India’s ministry of civil aviation is now working on a model that would better accommodate business aircraft management, India Business Aviation Operators Association (BAOA) managing director R.K. Bali told AIN. These new guidelines would help the country’s business aviation sector to become more cost-effective, he said.
Ravi Menon, founder of Air Works, India’s oldest and largest maintenance and services company, expects the final guidelines to be released in six months. AIN has learned that the ministry of civil aviation has appointed an economic advisor to liaise with numerous ministries, including those of finance and trade,to ensure the rules are enforced expeditiously.
“We are taking one step at a time,” noted Bali. “The next issue will be for easing of rules for fractional ownership.”
In the past three years, the number of nonscheduled operators in India has decreased from 139 to 110 due to the economic unviability of running these operations after the government introduced stricter laws on safety oversight. “There are no more shortcuts now,” explained Bali.
Invision Air co-founder Jayant Nadkarni said his company was forced to sell two aircraft because of the restrictions. “The cost of ownership crashes” because of the situation, he said.
Present guidelines require every nonscheduled operator to handle its own fleet management. Eighty percent of such operators in India have only one aircraft. Each owner is required to have a maintenance technician, flight safety manager, and a complement of pilots with every aircraft, increasing the cost substantially.
Even if the aircraft is not underutilized, operations costs go up by at least two to three times compared to an aircraft management company handling a larger fleet, said Bali. "As a result, economies of scale cannot be reached."

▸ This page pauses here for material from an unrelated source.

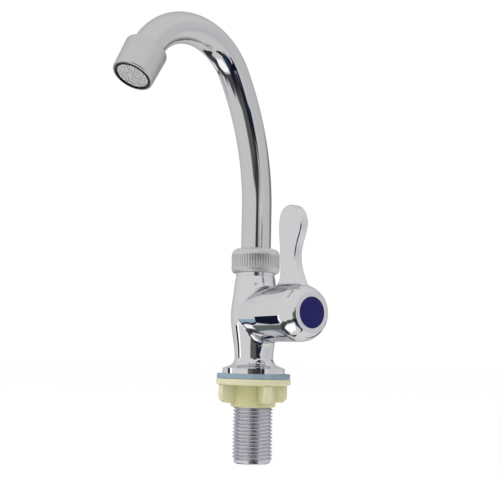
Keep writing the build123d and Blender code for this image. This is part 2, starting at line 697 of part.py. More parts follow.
def inlet_strainer():
    """The coarse screen that the water meets first."""
    low = SHELL_START_S + LOOSE_FIT
    high = low + STRAINER_T
    holes = hole_rings(3, STRAINER_HOLE_PITCH, STRAINER_HOLE_R, low, high)
    return at_outlet(rod(SCREEN_R, low, high) - holes)


def flow_body():
    """The moulded body that splits the stream and draws air in."""
    plate_end_s = FLOW_BODY_S + FLOW_PLATE_T
    body = rod(SCREEN_R, FLOW_BODY_S, plate_end_s)
    body += ring(ADAPTOR_LIP_R, SCREEN_R, plate_end_s, plate_end_s + FLOW_SKIRT_T)
    body += rod(FLOW_CORE_R, plate_end_s, plate_end_s + FLOW_SKIRT_T)
    holes = hole_rings(2, FLOW_HOLE_PITCH, FLOW_HOLE_R, FLOW_BODY_S, plate_end_s)
    return at_outlet(body - holes[1:])


def outlet_screen():
    """The pierced steel disc seen in the mouth."""
    holes = hole_rings(5, SCREEN_HOLE_PITCH, SCREEN_HOLE_R, SCREEN_S, SCREEN_S + SCREEN_T)
    return at_outlet(rod(SCREEN_R, SCREEN_S, SCREEN_S + SCREEN_T) - holes)


def mouth_ring():
    """The black rubber ring round the mouth."""
    start_s = LEDGE_S[1] + LOOSE_FIT / 2
    band = ring(SHELL_R + LOOSE_FIT / 2, MOUTH_RING_R, start_s, CUP_MOUTH_S + MOUTH_RING_PROUD)
    return at_outlet(fillet(band.edges().group_by(Axis.Z)[-1], EDGE_BREAK / 2))


PIECES = {
    "tap_body": tap_body,
    "inlet_shank": inlet_shank,
    "base_gasket": base_gasket,
    "clamp_washer": clamp_washer,
    "backnut": backnut,
    "spout_nut": spout_nut,
    "neck_slip_ring": neck_slip_ring,
    "spout_retaining_ring": spout_retaining_ring,
    "valve_seat_seal": valve_seat_seal,
    "fixed_disc": fixed_disc,
    "moving_disc": moving_disc,
    "cartridge_housing": cartridge_housing,
    "housing_o_ring": housing_o_ring,
    "spindle": spindle,
    "spindle_o_rings": spindle_o_rings,
    "thrust_washer": thrust_washer,
    "spindle_circlip": spindle_circlip,
    "lever_handle": lever_handle,
    "handle_screw": handle_screw,
    "index_cap": index_cap,
    "spout_tube": spout_tube,
    "spout_spigot": spout_spigot,
    "spout_o_rings": spout_o_rings,
    "outlet_adaptor": outlet_adaptor,
    "aerator_housing": aerator_housing,
    "aerator_gasket": aerator_gasket,
    "aerator_shell": aerator_shell,
    "inlet_strainer": inlet_strainer,
    "flow_body": flow_body,
    "outlet_screen": outlet_screen,
    "mouth_ring": mouth_ring,
}

os.makedirs("parts", exist_ok=True)
for name, make in PIECES.items():
    piece = make()
    export_step(piece, f"parts/{name}.step")
    print(f"{name}: {piece.volume:.0f} mm3")
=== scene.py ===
"""Dresses the basin tap for its studio picture: plated metal, moulded plastic and rubber over the frame."""

import logging
import math
from collections.abc import Sequence
from dataclasses import dataclass, field
from enum import Enum

import bmesh
import bpy
from bmesh.types import BMEdge, BMesh, BMVert
from mathutils import Matrix, Vector


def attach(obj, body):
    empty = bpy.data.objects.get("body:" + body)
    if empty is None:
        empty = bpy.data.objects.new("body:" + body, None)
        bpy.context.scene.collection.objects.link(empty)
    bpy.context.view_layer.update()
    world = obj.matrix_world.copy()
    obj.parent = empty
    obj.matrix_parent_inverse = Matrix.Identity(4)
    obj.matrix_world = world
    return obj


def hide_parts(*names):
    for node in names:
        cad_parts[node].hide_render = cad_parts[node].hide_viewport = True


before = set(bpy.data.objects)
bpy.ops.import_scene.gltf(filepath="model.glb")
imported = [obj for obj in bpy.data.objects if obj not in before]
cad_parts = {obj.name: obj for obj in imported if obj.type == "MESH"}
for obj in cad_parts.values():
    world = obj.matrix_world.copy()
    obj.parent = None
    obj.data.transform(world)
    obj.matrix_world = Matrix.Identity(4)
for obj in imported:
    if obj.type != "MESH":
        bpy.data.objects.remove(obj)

LOG = logging.getLogger("basin_tap")
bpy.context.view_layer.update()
MM = 0.001
FULL_TURN = 2 * math.pi
UP = Vector((0, 0, 1))
MERGE_MM = 0.002
SEAM_MM = 0.001
CREASE_DEG = 32.0
CORNER_STEPS = 5
WHITE = (1.0, 1.0, 1.0, 1.0)

# Between these values lies most of what a noise texture gives.
NOISE_SPAN = (0.3, 0.7)
# Patches of uneven polish are this much smaller than patches of uneven colour.
WEAR_SHARE = 0.7
# The Mix node's two colours and its result, whose names it uses more than once.
MIX_A, MIX_B, MIX_OUT = 6, 7, 2

Colour = tuple[float, float, float, float]
Node = bpy.types.Node
Socket = bpy.types.NodeSocket
Tree = bpy.types.NodeTree
# What feeds an input: a socket, or a node by its first output.
Source = Node | Socket


def linear(hex_code: str) -> Colour:
    """Turns an sRGB hex colour into linear light.

    Args:
        hex_code: Six hex digits after a hash sign.

    Returns:
        Red, green, blue and an alpha of 1.
    """
    levels = [int(hex_code[i : i + 2], 16) / 255 for i in (1, 3, 5)]
    curve = [c / 12.92 if c <= 0.04045 else ((c + 0.055) / 1.055) ** 2.4 for c in levels]
    return (curve[0], curve[1], curve[2], 1.0)


def per_metre(size_mm: float) -> float:
    """Texture scale at which one cell of a pattern is size_mm across."""
    return 1000.0 / size_mm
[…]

Air Works’ Dubai-based subsidiary Empire Aviation—one of the region’s largest managed fleets of business jets, with more than 25 aircraft under management—has been waiting in the wings to start aircraft management services in India. “Unlike the U.S. with zero import tax rates, certain countries in Europe also have differential tax rates on commercial and private aircraft as in India, but take a more mature attitude towards it,” said Nadkarni.
India imposes high and differential import duties on business aircraft based on their end use. For charter companies, it is at 18 percent; that rises to 28 percent for aircraft procured only for personal use. “We would like rationalization for both categories,” said Bali.